Australia’s live entertainment industry suffers significantly


Australia’s live entertainment industry suffered a devastating loss of more than A$1.4bn (£770m/€911.5m/$1.06bn) due to the COVID-19 pandemic, a report from Live Performance Australia has revealed. 

Ticket sales tumbled in 2020 following a record year in 2018 and a second-best year in 2019. In 2019, Australia’s live performance industry generated ticket sales of almost A$2bn. This was a slight decline of 4.8% compared to 2018.

However, 2020’s pandemic decimated ticket sales, which fell to A$600m.

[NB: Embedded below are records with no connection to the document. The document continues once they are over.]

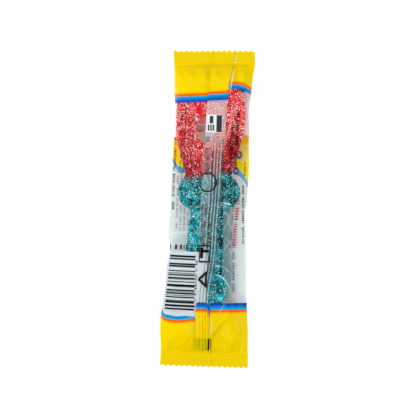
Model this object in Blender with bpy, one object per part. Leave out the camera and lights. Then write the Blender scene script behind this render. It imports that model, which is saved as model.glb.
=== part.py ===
# A sealed flow pack of thin film, drawn tight round one long gummy key.
# The pack lies on its front with the fin seal up, +Y runs to the end with the key's bow,
# and the origin is on the floor under the middle of the pack. Lengths are in metres.

import math

import bmesh
import bpy

MM = 0.001

# Pack
PACK_LENGTH = 159.0 * MM            # over the tips of the teeth, along the middle
TOP_SLANT = 0.032                   # rise of the top end for each length to the right
SLANT_START = 56.0 * MM             # where the slant of the top end begins, along Y
MIDDLE_SHIFT = 0.3 * MM             # moves the slanted pack back to the middle of its box
TOP_SEAL_LINE = 72.2 * MM           # where the end seal at the bow starts, along Y
BOTTOM_SEAL_LINE = -72.2 * MM
SHEET = 0.5 * MM                    # the two films of an end seal, drawn as one sheet
# The side folds, as seen from above: place along Y and distance from the middle, in mm
LEFT_FOLD = [(79.5, 19.8), (64.0, 19.0), (44.0, 18.15), (14.0, 19.0), (2.0, 18.95),
             (-12.0, 19.7), (-20.0, 18.6), (-31.0, 20.0), (-60.0, 22.25), (-71.0, 21.6),
             (-79.5, 21.7)]
RIGHT_FOLD = [(79.5, 20.8), (73.5, 21.0), (62.0, 19.8), (50.0, 18.65), (35.0, 19.2),
              (20.0, 19.65), (5.0, 19.15), (-2.0, 18.35), (-12.0, 19.25), (-40.0, 20.1),
              (-48.0, 20.8), (-62.0, 21.75), (-79.5, 22.25)]
FOLD_HEIGHT = [(79.5, 2.9), (72.2, 3.5), (64.0, 4.8), (40.0, 5.2), (10.0, 4.4),
               (-20.0, 3.5), (-50.0, 2.9), (-72.2, 1.8), (-79.5, 1.3)]

# Crimp of the end seals and the teeth of their cut edges
RIB_PITCH = 1.62 * MM
RIB_DEPTH = 0.16 * MM
TOOTH_PITCH = 2.7 * MM
TOOTH_DEPTH = 1.1 * MM
CUT_TEETH = 18                      # teeth of the cutting edge, a little wider than the pack
EDGE_SPARE = 0.3 * MM                # film past the tips that the teeth cut away
CUT_BLOCK = 5.0 * MM                # how far the cutter reaches past and below the film

# Fin seal: a crimped flap along the middle of the back, folded over to the left
FLAP_FREE_EDGE = [(79.5, 0.0), (62.0, -1.6), (45.0, -2.65), (5.0, -4.1), (-40.0, -3.9),
                  (-52.0, -4.8), (-79.5, -4.4)]
FLAP_ROOT = [(79.5, 11.3), (70.0, 10.4), (62.0, 8.5), (45.0, 7.4), (15.0, 6.7),
             (-18.0, 5.4), (-48.0, 2.4), (-64.0, 2.9), (-79.5, 4.2)]
FLAP_HEIGHT = 0.65 * MM
FLAP_CREASE = 0.35 * MM             # extra height of the fold at its root
FLAP_RIB = 0.17 * MM
FLAP_PLAIN_SHARE = 0.36             # share of its width without ribs, at the free edge
FLAP_PRESSED = 0.4                  # share of its height left inside an end seal
FLAP_STEP = 0.22 * MM               # run of the step at each side of the flap

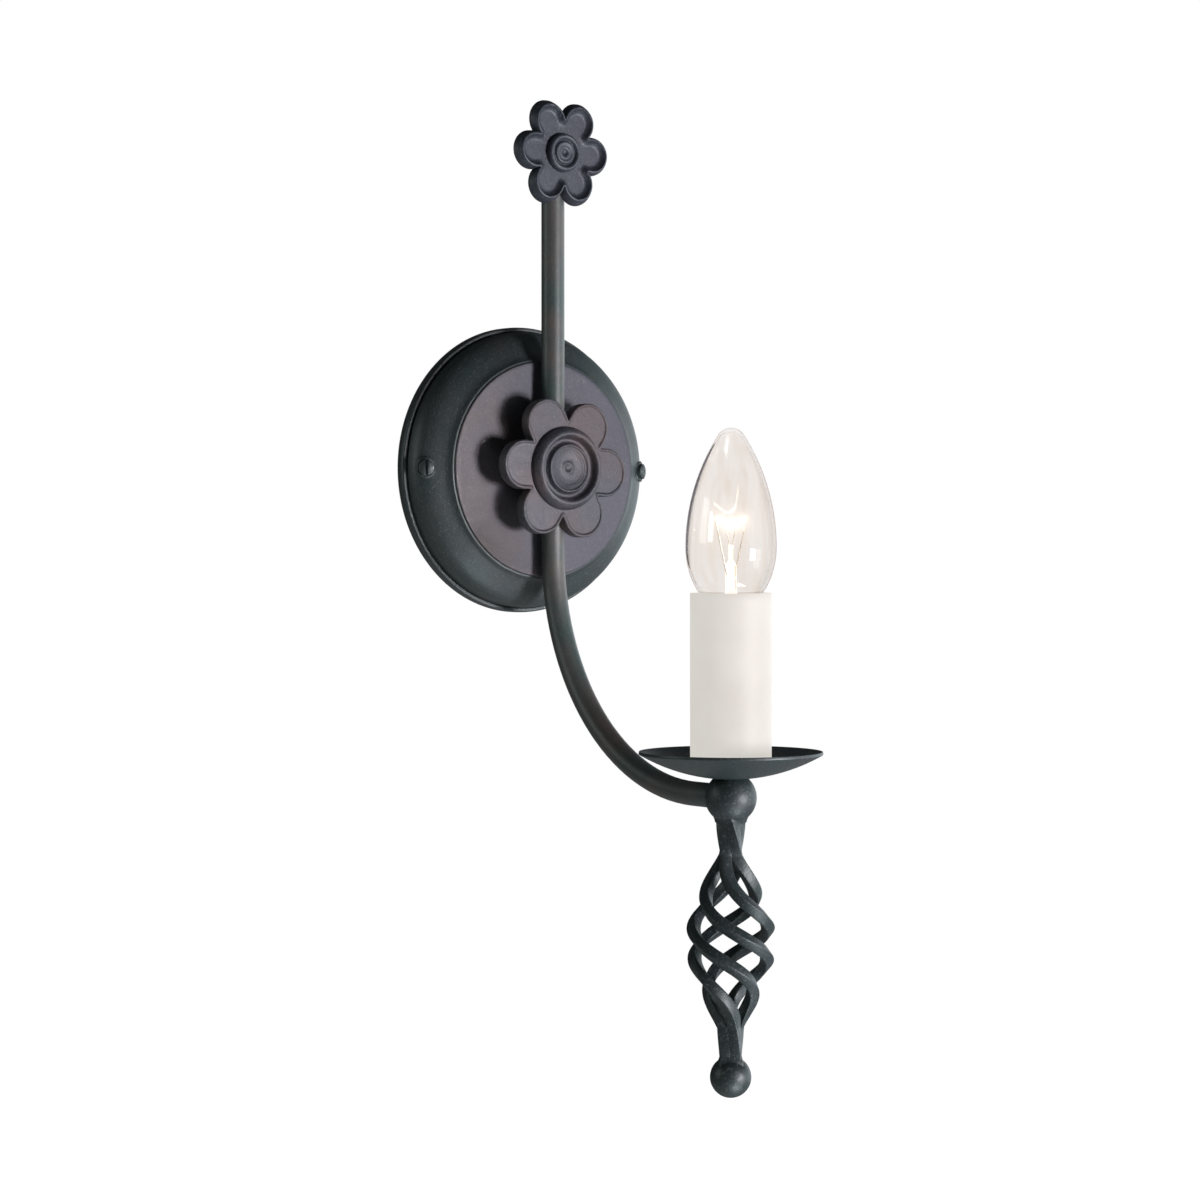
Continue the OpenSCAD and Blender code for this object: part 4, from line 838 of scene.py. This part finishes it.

This is almost a 70% decline in sales. 

Around 7.8 million tickets were issued in 2020 – a 67.5% decline from 2019. Around seven million of those tickets were paid for (a decline from the 21.2m paid for tickets the year prior) and the remaining tickets were complimentary, zero priced tickets or allocated to sponsors. 

The report also details a decline in the average ticket price by 6.2% from A$92.89 in 2019 to A$87.14 in 2020. 

While total attendance had dropped by 7.5% in 2019 from 2018 to 23.9m, this plummeted by 67.5% to just 7.8m in 2020. 

Prior to the pandemic taking a grip on the world, circus and physical theatre witnessed the highest year-on-year revenue growth in the live entertainment sector (102.7%), in 2019. 

However, ballet and dance witnessed the largest year-on-year decline of 88.6% which was mostly driven by COVID-19 restrictions and limited touring ability. 

The report also noted that growth in revenue and attendance in any given year was mainly influenced by the increase in major tours coming to Australia, specifically international concert or comedy tours. 

Evelyn Richardson, chief executive of Live Performance Australia, at the start of the report said: “The 2019 and 2020 report shows that the impact of the global COVID-19 pandemic on the Australian live performance industry has been unprecedented.”